His 1,000th NHL game, on April 9, 2017, was one for the record books; it was the final game played at Joe Louis Arena. Zetterberg was honored by the Red Wings before the opening face-off, then was named the game's first star after scoring a goal and assisting on one by Tomas Tatar in Detroit's 4-1 win against the New Jersey Devils.
Despite the back problems, Zetterberg played all 82 games in each of the past three NHL seasons.
Video: CAR@DET: Zetterberg redirects Nyquist's pass for PPG
Triple Gold Club
Zetterberg is one of 28 players in the Triple Gold Club, meaning he's played on teams that won the Stanley Cup, the IIHF World Championship and a gold medal at the Winter Olympics.
He got the Olympic gold medal by helping Sweden win the 2006 Torino Olympics, and helped his home country win the World Championship that same year.

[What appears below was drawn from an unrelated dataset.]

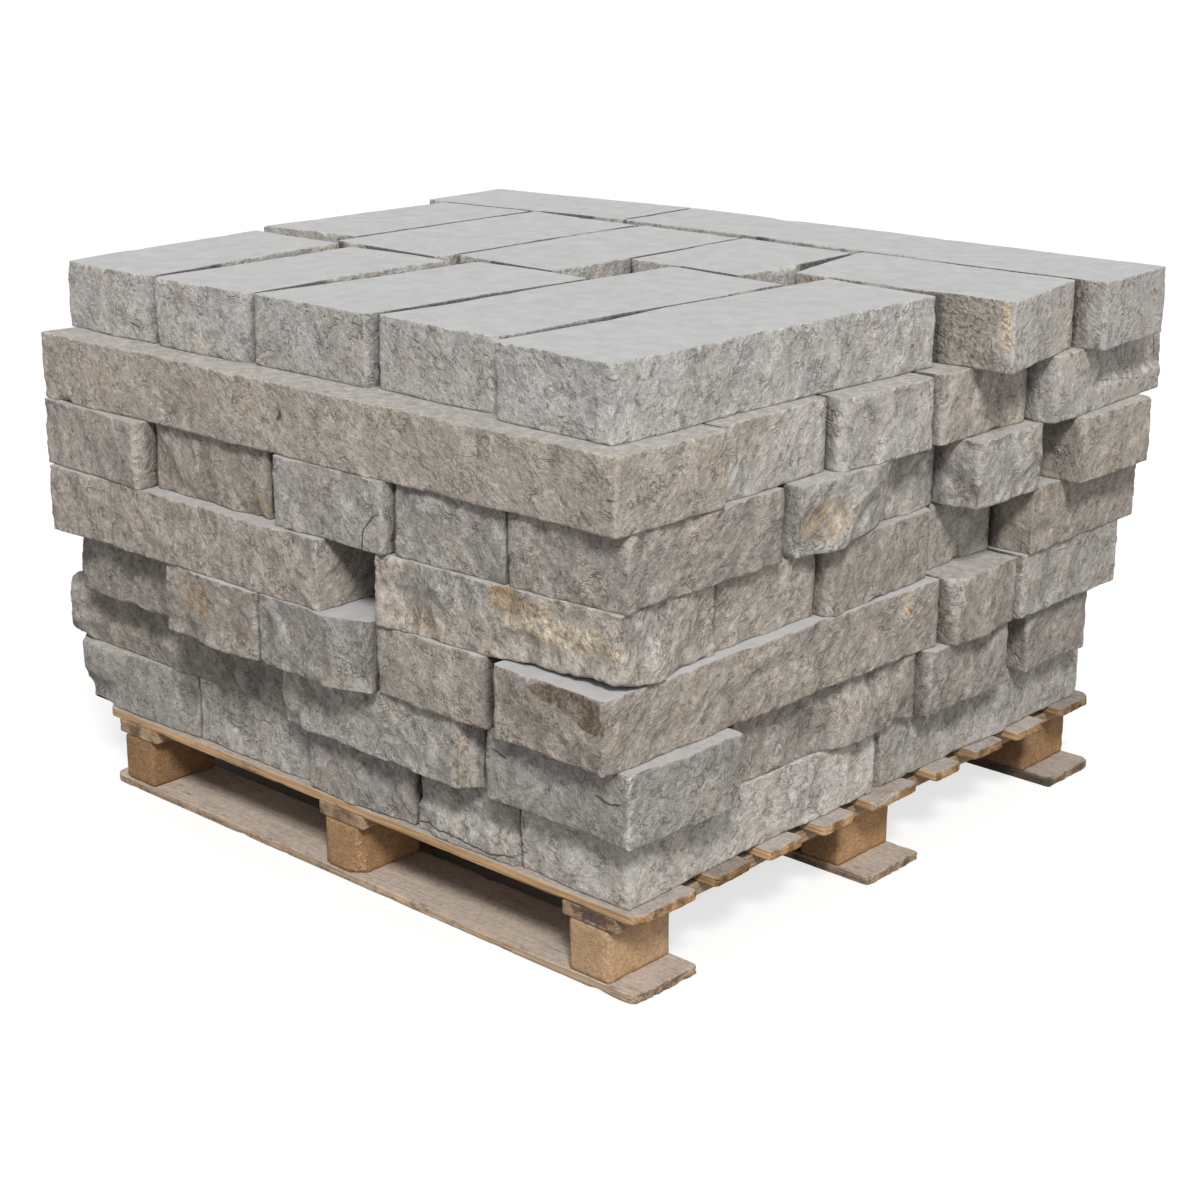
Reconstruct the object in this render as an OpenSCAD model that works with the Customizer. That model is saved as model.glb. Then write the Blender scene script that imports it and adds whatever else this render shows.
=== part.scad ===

Winning the Cup with the Red Wings two years later completed the trifecta.
Zetterberg is one of five Detroit players from the 2008 Cup-winning team who are members of the Triple Gold Club. The others are fellow Swedes Lidstrom, Niklas Kronwall and Mikael Samuelsson, as well as Pavel Datsyuk, who became the newest member of the club when the Olympic Athletes from Russia won gold at the 2018 PyeongChang Olympics. Mike Babcock, who coached that 2008 team, also is a Triple Gold Club member.